I determined there were spelling errors in lines 12 and 51. I corrected the mispellings in a backup file:

sed 's/setsa/setosa/g' 1iris-data-dirty.csv > 1iris-data-dirty.csv
sed -i 's/versicolour/versicolor/g' 1iris-data-dirty.csv

Then, I used the following in order to remove the NAs and save the output as "clean" data.

sed '/NA/d' 1iris-data-dirty.csv > iris-data-clean.csv

Finally, I used the following to count the number of rows associated with each species. The output is also shown.
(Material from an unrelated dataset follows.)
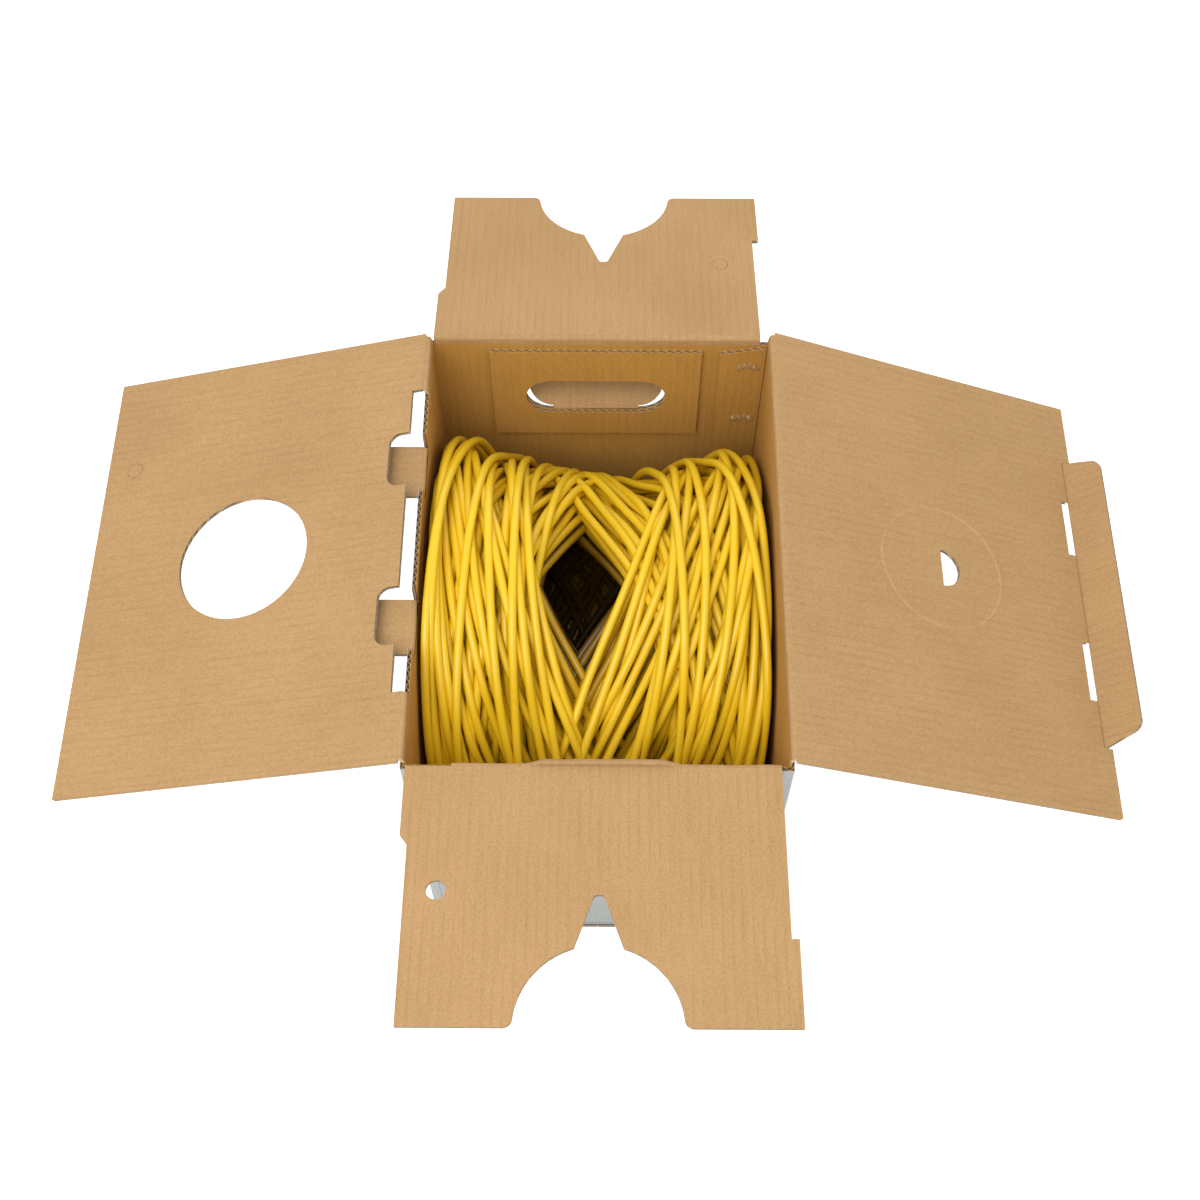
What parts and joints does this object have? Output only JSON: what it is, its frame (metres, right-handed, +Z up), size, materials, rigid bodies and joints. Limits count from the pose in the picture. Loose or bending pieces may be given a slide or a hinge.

cut -b 22-26 iris-data-clean.csv | uniq -c
     50 setos
     48 versi
     50 virgi

The Iris versicolor data originally contained two rows with NAs which were removed, leaving just 48 rows. The other two species, Iris setosa and Iris virginica, both had 50 rows of data.

section 3: count TGCAG~GAG

to do this, I used the following code, the output is also included

cut -b 1-5,72-74 test.fastq | grep TGCAGGAG | uniq -c
     44 TGCAGGAG

section 4: summarize and sort.

first, I tried creating an index variable in a similar way to the one used in the lecture slides:

ind=$(cat test.fastq | grep '^@[1-9]' | cut -d '.' -f 1 | uniq)
echo $ind
@29154_superba @30556_thamno @30686_cyathophylla @32082_przewalskii @33413_thamno @33588_przewalskii @35236_rex @35855_rex @38362_rex @39618_rex @40578_rex @41478_cyathophylloides @41954_cyathophylloides

I used this variable in a for loop as follows:

for i in $ind; do grep -A3 $i test.fastq > sorted_reads/$i.txt; done

this probably did not sufficiently answer the question. rather than taking creating a file for each taxon, it created on for each sample type. for example, there appear to be 4 different samples associated with "rex".

In order to sort by taxon, I saved an index variable containing each taxon name:

index=$(cat test.fastq | grep '^@[1-9]' | cut -d '.' -f 1 | cut -d '_' -f 2 | uniq)
echo $index
superba thamno cyathophylla przewalskii thamno przewalskii rex cyathophylloides

I then ran the following for loop, changing the number of lines grabbed by grep from -A3 to -A1 to reflect the fact that the taxon name is printed twice in each read.

for i in $index; do grep -A1 $i test.fastq > sorted_reads/$i.txt; done

This created separate files for each taxon.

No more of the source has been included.